* **SUPPLIED INFORMATION**
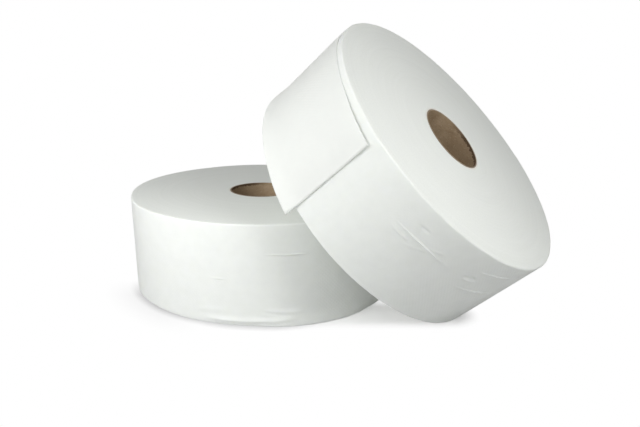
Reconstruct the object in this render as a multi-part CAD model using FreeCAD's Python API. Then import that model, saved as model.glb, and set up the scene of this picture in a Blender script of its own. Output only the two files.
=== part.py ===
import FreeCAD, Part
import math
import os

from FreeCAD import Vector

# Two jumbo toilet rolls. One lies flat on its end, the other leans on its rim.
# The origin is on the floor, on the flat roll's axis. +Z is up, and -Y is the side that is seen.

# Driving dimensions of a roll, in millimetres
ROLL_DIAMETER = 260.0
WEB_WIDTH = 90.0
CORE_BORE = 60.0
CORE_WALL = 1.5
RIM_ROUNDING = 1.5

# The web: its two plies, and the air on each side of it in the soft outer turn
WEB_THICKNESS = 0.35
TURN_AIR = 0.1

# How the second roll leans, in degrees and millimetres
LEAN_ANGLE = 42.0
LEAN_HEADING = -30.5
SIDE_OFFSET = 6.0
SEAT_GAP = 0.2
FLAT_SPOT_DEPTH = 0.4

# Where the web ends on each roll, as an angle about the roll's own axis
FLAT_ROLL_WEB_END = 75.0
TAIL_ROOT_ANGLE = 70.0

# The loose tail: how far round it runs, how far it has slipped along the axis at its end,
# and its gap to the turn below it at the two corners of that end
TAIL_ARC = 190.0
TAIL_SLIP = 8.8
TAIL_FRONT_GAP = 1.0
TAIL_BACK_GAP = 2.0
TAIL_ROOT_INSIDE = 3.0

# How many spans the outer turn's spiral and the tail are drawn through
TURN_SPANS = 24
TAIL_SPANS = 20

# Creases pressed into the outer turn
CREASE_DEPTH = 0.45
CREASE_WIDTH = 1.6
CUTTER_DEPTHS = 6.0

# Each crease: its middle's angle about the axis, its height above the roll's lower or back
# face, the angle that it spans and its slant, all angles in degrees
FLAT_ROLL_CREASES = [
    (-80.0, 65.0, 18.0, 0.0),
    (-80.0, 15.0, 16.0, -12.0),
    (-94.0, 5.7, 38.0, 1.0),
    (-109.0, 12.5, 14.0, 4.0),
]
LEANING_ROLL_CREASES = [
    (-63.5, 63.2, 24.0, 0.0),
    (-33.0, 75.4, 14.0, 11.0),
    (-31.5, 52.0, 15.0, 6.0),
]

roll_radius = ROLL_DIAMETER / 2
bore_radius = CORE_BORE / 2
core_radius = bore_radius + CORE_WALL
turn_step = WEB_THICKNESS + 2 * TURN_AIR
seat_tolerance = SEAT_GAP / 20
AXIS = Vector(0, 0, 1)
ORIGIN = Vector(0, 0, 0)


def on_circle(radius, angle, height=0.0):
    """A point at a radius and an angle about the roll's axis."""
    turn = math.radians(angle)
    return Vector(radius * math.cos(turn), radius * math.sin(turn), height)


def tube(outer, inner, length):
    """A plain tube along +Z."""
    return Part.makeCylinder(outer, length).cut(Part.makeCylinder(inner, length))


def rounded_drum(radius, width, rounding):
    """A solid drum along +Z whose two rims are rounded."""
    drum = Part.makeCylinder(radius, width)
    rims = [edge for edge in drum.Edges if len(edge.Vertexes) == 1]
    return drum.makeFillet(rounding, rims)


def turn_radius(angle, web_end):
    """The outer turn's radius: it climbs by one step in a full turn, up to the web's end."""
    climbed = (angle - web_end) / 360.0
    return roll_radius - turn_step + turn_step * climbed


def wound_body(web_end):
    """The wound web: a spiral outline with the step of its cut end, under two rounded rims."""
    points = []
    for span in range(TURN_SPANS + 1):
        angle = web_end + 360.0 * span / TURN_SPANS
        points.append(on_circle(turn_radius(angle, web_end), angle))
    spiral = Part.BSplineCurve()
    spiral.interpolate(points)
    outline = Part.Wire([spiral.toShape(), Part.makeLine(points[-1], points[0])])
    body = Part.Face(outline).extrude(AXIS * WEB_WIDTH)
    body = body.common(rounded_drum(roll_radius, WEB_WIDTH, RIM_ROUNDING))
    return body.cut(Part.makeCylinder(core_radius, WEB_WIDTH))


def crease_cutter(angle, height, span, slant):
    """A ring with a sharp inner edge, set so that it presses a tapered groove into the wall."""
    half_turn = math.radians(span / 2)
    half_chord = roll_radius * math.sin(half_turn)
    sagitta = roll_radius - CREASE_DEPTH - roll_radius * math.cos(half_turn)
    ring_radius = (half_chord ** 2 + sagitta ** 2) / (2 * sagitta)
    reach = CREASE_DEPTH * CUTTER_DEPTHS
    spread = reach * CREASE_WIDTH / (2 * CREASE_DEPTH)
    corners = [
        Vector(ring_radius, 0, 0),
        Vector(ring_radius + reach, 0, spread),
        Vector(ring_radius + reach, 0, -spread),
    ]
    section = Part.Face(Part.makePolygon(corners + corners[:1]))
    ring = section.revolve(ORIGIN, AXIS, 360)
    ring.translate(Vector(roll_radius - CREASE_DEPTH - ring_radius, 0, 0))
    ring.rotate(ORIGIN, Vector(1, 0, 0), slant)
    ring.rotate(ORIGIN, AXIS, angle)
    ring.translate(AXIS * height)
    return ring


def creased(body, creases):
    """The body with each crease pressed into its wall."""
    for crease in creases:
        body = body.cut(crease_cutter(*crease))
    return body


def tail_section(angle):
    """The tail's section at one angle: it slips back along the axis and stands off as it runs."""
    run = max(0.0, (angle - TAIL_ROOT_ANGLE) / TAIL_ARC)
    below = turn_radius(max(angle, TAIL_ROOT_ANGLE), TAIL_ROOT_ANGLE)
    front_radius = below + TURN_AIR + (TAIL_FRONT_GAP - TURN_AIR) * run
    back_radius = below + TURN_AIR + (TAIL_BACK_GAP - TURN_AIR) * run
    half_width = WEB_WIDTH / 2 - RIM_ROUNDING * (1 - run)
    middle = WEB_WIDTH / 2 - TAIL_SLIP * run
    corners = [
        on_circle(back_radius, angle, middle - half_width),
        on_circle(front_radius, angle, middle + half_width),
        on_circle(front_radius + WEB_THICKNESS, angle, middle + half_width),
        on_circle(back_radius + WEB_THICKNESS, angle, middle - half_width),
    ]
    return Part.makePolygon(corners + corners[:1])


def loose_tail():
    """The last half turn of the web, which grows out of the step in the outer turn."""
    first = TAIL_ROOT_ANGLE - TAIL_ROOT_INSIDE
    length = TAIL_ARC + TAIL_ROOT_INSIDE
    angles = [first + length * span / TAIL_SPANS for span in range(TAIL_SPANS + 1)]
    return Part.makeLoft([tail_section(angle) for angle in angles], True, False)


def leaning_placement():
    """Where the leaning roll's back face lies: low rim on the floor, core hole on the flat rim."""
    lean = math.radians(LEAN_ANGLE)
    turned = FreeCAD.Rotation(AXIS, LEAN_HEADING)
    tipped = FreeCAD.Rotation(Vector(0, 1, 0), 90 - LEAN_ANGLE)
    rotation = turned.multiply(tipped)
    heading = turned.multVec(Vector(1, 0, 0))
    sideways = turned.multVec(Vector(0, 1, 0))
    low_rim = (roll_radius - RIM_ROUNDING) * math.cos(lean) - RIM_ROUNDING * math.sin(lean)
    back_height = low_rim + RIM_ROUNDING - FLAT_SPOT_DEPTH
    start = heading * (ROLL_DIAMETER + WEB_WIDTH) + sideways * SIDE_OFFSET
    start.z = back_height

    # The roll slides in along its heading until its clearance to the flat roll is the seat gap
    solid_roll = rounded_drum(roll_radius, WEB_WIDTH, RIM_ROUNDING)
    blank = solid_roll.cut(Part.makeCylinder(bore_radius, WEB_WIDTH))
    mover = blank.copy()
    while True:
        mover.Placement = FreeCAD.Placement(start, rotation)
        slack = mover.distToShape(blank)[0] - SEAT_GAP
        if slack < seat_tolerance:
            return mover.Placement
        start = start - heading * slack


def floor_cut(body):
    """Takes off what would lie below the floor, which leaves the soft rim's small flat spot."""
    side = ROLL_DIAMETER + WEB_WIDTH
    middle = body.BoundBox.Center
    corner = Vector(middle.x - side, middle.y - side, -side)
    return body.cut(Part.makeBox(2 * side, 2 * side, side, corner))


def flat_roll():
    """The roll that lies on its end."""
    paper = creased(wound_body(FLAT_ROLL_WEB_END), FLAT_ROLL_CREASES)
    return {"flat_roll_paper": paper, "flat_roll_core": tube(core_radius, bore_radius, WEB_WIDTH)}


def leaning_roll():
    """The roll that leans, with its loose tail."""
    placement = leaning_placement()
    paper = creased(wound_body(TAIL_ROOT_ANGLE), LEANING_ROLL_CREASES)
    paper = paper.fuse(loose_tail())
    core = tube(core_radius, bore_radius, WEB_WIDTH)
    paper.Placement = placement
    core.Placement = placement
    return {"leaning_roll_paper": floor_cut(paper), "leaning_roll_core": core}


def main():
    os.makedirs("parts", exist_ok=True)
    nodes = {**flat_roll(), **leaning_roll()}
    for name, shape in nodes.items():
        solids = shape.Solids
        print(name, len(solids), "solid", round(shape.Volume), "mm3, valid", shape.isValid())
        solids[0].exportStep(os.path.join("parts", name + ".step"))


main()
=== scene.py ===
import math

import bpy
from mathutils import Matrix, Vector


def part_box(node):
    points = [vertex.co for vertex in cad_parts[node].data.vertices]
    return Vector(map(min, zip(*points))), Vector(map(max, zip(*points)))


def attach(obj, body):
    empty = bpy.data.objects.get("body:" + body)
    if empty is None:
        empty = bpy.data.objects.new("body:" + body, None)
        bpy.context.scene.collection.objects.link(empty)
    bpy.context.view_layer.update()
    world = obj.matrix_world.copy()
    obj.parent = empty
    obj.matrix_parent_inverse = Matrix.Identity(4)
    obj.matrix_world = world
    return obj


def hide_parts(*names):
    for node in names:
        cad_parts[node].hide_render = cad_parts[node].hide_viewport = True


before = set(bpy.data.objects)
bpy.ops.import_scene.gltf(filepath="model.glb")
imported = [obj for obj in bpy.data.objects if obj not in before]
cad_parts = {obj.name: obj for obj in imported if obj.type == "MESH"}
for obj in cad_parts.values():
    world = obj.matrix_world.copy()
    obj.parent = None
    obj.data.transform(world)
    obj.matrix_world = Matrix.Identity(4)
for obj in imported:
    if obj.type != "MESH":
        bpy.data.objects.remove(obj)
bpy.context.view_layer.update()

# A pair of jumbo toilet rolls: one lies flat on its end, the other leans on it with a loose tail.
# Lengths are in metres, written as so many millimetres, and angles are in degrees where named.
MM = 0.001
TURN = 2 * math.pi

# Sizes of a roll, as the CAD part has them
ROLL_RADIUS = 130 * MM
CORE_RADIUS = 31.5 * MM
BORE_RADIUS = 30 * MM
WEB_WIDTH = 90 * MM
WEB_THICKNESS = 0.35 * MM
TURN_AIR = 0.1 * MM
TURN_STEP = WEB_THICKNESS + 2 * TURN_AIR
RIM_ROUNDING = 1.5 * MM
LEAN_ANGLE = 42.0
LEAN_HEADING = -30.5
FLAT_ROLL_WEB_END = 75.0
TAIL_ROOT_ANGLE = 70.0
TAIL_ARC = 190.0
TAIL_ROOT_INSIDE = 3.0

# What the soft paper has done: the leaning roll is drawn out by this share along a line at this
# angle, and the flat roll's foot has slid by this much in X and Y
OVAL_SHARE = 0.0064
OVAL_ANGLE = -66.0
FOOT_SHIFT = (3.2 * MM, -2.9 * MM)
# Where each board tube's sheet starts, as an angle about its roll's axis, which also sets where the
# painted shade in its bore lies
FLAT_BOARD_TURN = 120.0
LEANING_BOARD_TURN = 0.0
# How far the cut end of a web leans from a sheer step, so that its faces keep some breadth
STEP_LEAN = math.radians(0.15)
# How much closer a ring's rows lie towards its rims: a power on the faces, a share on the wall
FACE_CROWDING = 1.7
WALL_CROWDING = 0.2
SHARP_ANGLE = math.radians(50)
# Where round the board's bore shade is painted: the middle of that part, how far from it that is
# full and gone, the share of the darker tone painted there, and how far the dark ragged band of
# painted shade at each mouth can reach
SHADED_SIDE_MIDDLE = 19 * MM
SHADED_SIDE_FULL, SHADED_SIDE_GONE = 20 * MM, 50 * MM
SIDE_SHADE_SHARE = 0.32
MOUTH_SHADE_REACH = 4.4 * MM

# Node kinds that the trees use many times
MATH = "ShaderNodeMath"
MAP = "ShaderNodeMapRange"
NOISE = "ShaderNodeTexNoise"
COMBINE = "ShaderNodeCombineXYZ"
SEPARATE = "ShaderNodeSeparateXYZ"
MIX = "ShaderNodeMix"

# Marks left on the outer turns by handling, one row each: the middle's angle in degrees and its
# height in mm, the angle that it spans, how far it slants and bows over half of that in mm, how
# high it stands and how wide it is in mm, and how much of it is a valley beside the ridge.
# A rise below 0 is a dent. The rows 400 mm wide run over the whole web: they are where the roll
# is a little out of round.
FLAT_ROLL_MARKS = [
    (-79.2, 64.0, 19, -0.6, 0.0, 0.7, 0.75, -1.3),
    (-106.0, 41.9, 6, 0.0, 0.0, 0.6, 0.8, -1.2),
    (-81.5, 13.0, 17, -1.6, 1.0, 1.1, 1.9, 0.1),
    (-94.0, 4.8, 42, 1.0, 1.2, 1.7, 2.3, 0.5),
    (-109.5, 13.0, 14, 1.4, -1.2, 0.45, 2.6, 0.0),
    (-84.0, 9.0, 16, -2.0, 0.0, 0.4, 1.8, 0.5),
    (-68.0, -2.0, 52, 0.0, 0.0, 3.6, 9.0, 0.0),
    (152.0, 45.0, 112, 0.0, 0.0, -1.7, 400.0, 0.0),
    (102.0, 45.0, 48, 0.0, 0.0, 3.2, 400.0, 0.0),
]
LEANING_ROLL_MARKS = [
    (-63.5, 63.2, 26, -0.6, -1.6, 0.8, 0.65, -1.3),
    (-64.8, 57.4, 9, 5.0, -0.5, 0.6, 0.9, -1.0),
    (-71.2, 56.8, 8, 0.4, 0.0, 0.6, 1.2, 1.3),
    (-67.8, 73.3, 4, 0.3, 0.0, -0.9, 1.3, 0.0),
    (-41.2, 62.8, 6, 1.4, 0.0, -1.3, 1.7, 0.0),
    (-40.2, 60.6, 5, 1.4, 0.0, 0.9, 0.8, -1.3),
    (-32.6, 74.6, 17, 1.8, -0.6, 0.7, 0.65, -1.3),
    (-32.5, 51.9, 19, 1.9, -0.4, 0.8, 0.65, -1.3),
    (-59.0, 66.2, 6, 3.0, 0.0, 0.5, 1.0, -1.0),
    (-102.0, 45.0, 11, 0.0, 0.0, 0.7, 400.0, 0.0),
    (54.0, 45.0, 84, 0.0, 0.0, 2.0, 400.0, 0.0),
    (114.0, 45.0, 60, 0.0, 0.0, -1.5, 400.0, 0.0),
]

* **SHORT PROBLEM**
What is wanted is an exact copy of the lines from the line containing "paper.Placement = placement" to the line containing "TURN = 2 * math.pi", both lines included, and of no other line.

* **SOLUTION FOR THIS TASK**
    paper.Placement = placement
    core.Placement = placement
    return {"leaning_roll_paper": floor_cut(paper), "leaning_roll_core": core}


def main():
    os.makedirs("parts", exist_ok=True)
    nodes = {**flat_roll(), **leaning_roll()}
    for name, shape in nodes.items():
        solids = shape.Solids
        print(name, len(solids), "solid", round(shape.Volume), "mm3, valid", shape.isValid())
        solids[0].exportStep(os.path.join("parts", name + ".step"))


main()
=== scene.py ===
import math

import bpy
from mathutils import Matrix, Vector


def part_box(node):
    points = [vertex.co for vertex in cad_parts[node].data.vertices]
    return Vector(map(min, zip(*points))), Vector(map(max, zip(*points)))


def attach(obj, body):
    empty = bpy.data.objects.get("body:" + body)
    if empty is None:
        empty = bpy.data.objects.new("body:" + body, None)
        bpy.context.scene.collection.objects.link(empty)
    bpy.context.view_layer.update()
    world = obj.matrix_world.copy()
    obj.parent = empty
    obj.matrix_parent_inverse = Matrix.Identity(4)
    obj.matrix_world = world
    return obj


def hide_parts(*names):
    for node in names:
        cad_parts[node].hide_render = cad_parts[node].hide_viewport = True


before = set(bpy.data.objects)
bpy.ops.import_scene.gltf(filepath="model.glb")
imported = [obj for obj in bpy.data.objects if obj not in before]
cad_parts = {obj.name: obj for obj in imported if obj.type == "MESH"}
for obj in cad_parts.values():
    world = obj.matrix_world.copy()
    obj.parent = None
    obj.data.transform(world)
    obj.matrix_world = Matrix.Identity(4)
for obj in imported:
    if obj.type != "MESH":
        bpy.data.objects.remove(obj)
bpy.context.view_layer.update()

# A pair of jumbo toilet rolls: one lies flat on its end, the other leans on it with a loose tail.
# Lengths are in metres, written as so many millimetres, and angles are in degrees where named.
MM = 0.001
TURN = 2 * math.pi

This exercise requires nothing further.